I conclude with a few critical remarks. Everything Bantum says about race can be said without assimilating race to the idea of religion or discipleship. The argument is forced and, as far as I can see, simply does not work. We have been down this path before. Marxism was once declared a religion; lately capitalism has been thought of in similar terms. Some have even described forms of obsessive behavior as religious. It is not clear what is to be gained in making such claims. Racism is totally wrong whether or not it possesses something akin to a religious structure. Participation, formation, loyalty and so on are germane topics in discussions about race, but this does not require an appeal to religion because religion does not have a monopoly on the production and formation of human identities.

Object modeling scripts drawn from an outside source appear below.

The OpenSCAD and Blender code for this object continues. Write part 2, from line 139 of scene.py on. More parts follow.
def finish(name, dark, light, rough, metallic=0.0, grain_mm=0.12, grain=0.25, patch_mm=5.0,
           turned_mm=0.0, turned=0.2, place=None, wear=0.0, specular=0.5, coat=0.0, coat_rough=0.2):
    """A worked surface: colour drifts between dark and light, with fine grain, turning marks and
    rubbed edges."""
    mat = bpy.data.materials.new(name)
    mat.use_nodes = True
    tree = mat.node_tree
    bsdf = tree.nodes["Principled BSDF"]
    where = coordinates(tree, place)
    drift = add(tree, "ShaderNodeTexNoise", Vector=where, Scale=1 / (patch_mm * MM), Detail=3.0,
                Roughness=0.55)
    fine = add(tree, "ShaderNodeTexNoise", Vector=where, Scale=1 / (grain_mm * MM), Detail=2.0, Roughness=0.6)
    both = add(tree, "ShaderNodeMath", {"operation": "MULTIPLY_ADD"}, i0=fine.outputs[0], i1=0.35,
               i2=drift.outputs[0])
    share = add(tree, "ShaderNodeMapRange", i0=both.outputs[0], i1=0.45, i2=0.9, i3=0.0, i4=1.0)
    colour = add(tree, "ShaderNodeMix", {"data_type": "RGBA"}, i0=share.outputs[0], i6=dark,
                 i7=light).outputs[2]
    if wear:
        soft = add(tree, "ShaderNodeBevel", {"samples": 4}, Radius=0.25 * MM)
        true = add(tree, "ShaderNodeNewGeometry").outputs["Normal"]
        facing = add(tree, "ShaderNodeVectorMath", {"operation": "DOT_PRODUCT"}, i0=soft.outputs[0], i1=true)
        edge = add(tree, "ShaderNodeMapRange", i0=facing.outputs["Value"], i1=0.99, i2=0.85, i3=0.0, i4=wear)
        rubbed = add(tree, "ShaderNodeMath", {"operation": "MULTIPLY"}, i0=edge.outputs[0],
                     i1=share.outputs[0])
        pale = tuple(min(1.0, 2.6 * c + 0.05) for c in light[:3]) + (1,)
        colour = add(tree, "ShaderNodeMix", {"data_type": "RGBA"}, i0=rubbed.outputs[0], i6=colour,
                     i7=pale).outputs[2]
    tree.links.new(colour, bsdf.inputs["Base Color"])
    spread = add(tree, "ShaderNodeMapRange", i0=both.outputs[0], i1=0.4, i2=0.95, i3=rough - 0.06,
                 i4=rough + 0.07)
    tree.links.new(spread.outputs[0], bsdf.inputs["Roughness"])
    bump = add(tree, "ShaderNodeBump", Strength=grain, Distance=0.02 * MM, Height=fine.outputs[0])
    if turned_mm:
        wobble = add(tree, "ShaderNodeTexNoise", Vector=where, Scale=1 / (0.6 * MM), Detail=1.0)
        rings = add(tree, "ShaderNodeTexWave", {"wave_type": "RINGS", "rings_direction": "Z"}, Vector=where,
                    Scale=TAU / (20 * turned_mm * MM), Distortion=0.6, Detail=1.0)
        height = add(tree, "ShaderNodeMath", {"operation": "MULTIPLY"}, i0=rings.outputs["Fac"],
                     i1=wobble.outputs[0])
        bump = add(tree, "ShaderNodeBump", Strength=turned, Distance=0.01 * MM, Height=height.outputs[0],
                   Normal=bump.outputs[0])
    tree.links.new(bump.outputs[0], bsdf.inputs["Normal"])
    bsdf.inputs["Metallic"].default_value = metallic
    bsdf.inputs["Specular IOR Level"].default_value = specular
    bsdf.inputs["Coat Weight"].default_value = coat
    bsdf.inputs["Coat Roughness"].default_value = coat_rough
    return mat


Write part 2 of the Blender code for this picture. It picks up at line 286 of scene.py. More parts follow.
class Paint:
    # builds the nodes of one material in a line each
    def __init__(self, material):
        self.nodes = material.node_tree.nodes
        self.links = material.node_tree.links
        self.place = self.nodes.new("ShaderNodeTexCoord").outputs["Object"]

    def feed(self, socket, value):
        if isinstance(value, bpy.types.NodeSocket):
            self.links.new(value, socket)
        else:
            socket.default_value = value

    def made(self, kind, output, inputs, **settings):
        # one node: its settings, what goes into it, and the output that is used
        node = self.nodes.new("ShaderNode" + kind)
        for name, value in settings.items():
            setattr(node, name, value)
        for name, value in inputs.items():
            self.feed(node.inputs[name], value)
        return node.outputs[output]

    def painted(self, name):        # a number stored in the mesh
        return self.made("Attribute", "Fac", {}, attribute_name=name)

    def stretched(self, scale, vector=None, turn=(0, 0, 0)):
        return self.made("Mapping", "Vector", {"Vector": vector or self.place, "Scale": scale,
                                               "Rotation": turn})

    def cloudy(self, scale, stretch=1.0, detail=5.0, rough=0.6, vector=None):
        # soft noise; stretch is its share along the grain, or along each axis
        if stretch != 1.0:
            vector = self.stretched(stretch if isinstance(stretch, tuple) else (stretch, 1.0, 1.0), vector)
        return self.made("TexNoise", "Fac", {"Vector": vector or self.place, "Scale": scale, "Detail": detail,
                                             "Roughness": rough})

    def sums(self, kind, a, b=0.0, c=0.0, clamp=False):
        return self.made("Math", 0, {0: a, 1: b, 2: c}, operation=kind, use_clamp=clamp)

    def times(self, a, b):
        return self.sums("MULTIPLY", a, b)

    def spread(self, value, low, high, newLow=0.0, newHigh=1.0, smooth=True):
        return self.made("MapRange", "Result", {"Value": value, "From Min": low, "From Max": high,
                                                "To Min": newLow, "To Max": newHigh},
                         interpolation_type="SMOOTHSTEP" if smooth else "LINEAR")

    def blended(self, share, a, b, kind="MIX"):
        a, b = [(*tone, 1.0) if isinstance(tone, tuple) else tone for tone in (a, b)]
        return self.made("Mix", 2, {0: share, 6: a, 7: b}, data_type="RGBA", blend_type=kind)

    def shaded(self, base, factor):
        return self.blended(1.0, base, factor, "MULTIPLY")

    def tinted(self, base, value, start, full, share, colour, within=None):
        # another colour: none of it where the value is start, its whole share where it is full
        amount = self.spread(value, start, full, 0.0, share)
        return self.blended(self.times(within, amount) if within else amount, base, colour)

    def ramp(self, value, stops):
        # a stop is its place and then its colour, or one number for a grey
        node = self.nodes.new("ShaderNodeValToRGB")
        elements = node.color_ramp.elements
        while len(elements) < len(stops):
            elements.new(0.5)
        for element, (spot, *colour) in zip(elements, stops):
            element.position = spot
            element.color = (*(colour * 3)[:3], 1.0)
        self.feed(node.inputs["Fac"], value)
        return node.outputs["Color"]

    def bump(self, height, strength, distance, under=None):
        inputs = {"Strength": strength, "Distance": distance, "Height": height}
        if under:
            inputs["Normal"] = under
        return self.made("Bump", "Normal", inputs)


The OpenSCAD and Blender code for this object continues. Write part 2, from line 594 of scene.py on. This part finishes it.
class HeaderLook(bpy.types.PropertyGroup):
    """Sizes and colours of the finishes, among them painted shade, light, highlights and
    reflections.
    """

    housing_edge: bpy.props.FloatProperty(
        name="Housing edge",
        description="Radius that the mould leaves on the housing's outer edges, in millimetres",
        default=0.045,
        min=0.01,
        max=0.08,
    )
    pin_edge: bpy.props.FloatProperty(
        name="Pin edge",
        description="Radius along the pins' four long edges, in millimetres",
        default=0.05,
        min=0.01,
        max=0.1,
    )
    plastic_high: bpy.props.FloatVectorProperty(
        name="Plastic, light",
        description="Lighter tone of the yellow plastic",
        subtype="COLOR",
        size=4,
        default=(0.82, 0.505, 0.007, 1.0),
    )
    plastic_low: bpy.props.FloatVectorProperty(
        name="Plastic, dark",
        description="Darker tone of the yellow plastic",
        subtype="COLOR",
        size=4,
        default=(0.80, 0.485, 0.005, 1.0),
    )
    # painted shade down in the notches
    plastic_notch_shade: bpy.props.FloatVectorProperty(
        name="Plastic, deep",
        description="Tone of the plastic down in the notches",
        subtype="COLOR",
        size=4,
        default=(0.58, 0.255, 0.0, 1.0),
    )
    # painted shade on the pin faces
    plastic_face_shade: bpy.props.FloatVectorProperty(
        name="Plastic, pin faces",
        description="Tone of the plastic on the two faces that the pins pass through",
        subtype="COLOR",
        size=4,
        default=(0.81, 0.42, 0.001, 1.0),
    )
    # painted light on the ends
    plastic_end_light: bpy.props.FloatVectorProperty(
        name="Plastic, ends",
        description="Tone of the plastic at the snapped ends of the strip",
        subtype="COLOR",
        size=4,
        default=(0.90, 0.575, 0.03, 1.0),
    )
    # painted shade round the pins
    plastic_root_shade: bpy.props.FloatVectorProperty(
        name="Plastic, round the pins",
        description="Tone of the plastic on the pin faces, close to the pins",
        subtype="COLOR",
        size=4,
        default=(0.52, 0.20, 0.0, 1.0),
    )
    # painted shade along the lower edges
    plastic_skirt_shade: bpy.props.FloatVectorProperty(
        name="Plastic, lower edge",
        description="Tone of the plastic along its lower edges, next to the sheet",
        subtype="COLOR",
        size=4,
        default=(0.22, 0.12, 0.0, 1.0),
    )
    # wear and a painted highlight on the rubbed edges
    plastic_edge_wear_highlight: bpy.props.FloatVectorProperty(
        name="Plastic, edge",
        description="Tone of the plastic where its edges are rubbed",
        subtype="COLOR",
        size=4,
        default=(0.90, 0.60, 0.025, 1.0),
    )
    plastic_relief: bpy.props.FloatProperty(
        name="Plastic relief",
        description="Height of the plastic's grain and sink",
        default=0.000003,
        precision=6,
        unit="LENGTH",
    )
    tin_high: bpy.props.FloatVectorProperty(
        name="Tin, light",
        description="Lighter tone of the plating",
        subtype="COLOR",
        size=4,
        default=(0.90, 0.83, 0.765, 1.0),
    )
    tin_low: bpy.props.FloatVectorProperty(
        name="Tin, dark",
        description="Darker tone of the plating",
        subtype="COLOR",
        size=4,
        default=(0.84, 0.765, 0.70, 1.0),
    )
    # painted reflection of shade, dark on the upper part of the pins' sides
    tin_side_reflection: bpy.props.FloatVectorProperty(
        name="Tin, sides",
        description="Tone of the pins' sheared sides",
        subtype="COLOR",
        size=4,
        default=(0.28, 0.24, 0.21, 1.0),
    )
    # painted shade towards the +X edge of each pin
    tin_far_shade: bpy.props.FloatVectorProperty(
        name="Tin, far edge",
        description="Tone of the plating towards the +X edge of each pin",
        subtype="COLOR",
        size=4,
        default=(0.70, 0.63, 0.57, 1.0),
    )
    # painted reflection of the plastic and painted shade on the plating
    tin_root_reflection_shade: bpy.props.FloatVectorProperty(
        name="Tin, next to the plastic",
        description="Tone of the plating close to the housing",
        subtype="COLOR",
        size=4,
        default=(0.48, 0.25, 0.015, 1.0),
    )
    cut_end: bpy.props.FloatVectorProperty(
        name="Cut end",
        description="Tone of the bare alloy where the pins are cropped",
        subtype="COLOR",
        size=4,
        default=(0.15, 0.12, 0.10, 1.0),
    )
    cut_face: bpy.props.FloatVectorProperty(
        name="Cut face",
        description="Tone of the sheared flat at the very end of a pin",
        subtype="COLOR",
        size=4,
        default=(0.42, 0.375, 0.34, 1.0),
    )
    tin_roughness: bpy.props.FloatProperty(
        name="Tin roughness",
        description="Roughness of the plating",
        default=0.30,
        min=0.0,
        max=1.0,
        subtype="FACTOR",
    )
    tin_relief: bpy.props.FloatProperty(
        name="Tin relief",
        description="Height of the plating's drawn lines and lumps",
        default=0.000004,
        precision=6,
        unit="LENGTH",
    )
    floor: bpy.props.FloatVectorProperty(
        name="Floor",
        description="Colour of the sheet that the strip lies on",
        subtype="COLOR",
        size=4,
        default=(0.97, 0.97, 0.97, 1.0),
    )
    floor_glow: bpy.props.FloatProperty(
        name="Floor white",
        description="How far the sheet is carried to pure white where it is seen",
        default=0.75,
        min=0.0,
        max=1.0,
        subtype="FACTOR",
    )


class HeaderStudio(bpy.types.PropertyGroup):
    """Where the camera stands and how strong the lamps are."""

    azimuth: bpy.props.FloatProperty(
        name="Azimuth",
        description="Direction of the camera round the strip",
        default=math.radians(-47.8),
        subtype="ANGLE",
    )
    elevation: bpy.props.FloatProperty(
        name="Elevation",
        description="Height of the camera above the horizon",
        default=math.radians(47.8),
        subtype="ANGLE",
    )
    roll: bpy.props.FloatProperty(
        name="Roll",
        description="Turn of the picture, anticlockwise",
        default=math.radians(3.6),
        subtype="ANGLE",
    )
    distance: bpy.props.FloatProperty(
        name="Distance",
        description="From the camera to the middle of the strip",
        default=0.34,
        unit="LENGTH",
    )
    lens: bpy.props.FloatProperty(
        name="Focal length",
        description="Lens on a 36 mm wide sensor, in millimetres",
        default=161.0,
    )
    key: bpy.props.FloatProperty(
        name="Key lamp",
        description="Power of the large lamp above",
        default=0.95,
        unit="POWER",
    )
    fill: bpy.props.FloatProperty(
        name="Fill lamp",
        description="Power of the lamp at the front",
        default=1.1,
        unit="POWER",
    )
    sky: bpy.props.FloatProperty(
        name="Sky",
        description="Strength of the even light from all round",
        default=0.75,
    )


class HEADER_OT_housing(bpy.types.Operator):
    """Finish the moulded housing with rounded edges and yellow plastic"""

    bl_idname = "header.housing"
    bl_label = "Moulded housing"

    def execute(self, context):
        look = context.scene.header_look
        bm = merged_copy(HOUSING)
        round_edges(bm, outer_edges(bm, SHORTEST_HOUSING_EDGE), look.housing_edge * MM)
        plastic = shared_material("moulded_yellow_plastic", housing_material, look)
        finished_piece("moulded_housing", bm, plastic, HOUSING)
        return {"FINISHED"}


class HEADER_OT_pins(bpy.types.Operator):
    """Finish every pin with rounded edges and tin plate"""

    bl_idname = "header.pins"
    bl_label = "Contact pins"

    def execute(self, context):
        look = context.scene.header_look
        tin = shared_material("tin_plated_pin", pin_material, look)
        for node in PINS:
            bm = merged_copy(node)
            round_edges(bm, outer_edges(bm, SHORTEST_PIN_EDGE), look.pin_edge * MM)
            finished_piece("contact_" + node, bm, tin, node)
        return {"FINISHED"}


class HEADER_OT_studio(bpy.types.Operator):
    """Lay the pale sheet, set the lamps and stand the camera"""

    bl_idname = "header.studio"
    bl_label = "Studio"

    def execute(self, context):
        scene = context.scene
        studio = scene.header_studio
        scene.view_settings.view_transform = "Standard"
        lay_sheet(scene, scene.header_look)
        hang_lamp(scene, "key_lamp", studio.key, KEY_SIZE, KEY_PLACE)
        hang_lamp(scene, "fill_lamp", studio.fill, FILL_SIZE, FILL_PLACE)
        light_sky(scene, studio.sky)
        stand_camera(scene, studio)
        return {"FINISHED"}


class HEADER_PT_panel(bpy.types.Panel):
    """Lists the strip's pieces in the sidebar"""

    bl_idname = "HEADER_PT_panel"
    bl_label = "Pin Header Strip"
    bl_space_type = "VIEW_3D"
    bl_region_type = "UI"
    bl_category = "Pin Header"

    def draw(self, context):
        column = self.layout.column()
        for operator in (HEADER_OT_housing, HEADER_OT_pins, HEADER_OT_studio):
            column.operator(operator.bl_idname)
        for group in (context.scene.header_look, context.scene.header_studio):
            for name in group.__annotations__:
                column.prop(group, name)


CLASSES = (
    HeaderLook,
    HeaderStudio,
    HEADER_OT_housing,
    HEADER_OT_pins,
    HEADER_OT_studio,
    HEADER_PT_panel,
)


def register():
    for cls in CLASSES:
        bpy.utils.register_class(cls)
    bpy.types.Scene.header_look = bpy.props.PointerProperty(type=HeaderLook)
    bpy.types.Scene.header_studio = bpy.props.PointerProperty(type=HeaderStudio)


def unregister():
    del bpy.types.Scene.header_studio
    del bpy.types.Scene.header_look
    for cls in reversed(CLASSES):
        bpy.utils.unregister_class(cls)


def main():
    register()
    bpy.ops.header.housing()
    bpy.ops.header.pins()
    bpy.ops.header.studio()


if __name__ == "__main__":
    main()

The book makes strong use of the idea of performance and drama. Race is performance; identity is performance; discipleship is performance. This is Bantum's way of saying that identities are not natural but are socially created and are lived out as choices. But the overemphasis on performance creates the impression that race is all a matter of playing and acting. This runs the danger of undermining another emphasis of Bantum's book: the tragic nature of mulatto/a existence. If everything is performance, what is there to stop one from concluding that the tragedy of mulatto/a life is merely staged, a matter of performance and not reality? What is the relationship between appearance and reality?
These criticisms aside, this is an important book that makes a genuine breakthrough in discussions of theology and race. Bantum succeeds in taking us beyond the binary impasses of black theology and the racial (if not racist) indifference of white Christianity.